## WHAT THE TASK REQUIRES:
Scan the data beneath this task and copy each line that includes "part".

## PROVIDED MATERIAL:

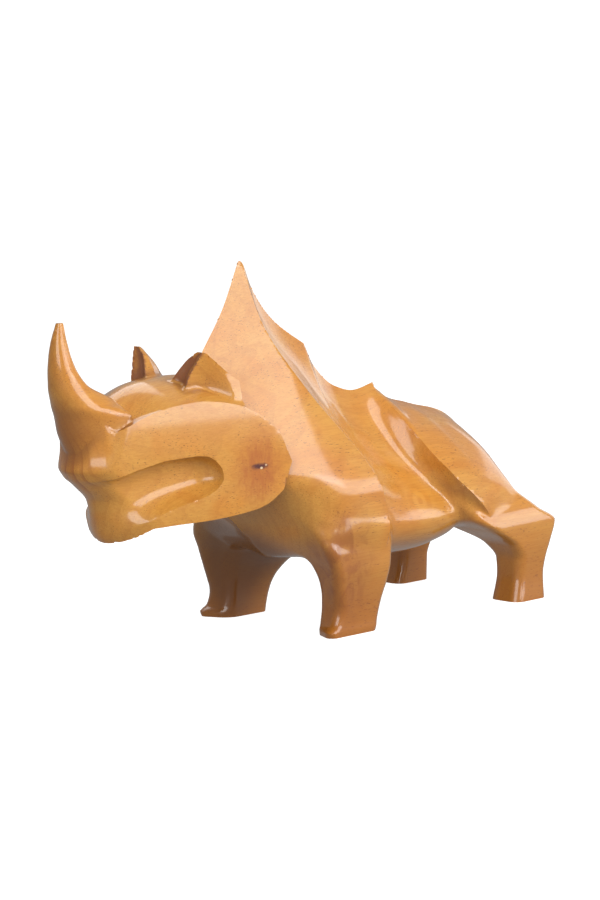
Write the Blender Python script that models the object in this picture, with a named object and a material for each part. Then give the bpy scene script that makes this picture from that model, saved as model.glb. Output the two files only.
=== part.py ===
"""Carved rhinoceros, one block of wood, standing on four feet.

The figure faces -X, its left side is -Y and its feet stand on z = 0.
Every size of the carving is a share: one hundredth of the figure's height.
The form is a field that is negative in the wood, worked out for the side y >= 0
and mirrored, and its zero surface is laid with faces that keep the crisp arrises.
"""
import bmesh
import bpy
import numpy as np

HEIGHT = 0.232                 # feet to the tip of the hump, metres
SHARE = HEIGHT / 97.6          # metres in one share of the carving
CELL = 1.1                     # lattice step, shares
FACES = 9400                   # triangles kept
WOOD = (0.62, 0.36, 0.15, 1.0)

# Stations of the rails: (height, place along x, half width) in shares.
SHOULDER = [(15, 16, 25), (21, 19.4, 26), (28, 20.2, 27), (37, 18.2, 26.8), (46, 14, 24),
            (54, 8.8, 20), (64, 2.4, 14.8), (82, -4.8, 5), (98, -7.8, 0)]
THIGH = [(15, 71.5, 27), (21, 66.6, 27), (30, 57.6, 26), (37, 51, 23), (43.3, 47.4, 18), (52.6, 45.2, 9),
         (61.2, 43.9, 0), (70, 43.5, 0)]
# Front arris of the chest and hump: (height, place along x, fullness of the panel behind it).
BREAST = [(16, 5, 8), (24, -4.5, 7.5), (30, -10.5, 4.6), (38, -22, 3.2), (46, -36, 2.6), (60, -33, 1.9),
          (75.9, -21.8, 1.1), (86, -14.5, 1), (98, -8.6, 1)]
# Skyline in three arcs between the tips: (x, height).
HUMP_LINE = [(-7.8, 98.2), (-6.7, 97), (-4.1, 91.6), (0.4, 85.3), (5.3, 80.9), (16.4, 74.3)]
BACK_LINE = [(16.4, 74.3), (20, 68.3), (28.7, 61.7), (36, 59.9), (43.9, 61.2)]
RUMP_LINE = [(43.9, 61.2), (46, 60.1), (49, 57.8), (52.4, 56), (59.5, 53.7), (72, 50.4),
             (83, 42.4), (87, 36.5)]
EASY_LINE = [(-8, 97), (10, 77.5), (22, 68), (36, 60.5), (50, 58), (70, 51), (87, 36)]
BELLY_LINE = [(-5, 25), (2, 19), (10, 18.4), (20, 17), (32, 15.4), (45, 14.8), (56, 16),
              (66, 19.5), (90, 21)]
RUMP_END = [(14, 80), (24, 87), (31, 88.6), (38, 87.4), (48, 78.5), (56, 66), (100, 62)]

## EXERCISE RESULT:
Write the Blender Python script that models the object in this picture, with a named object and a material for each part. Then give the bpy scene script that makes this picture from that model, saved as model.glb. Output the two files only.
=== part.py ===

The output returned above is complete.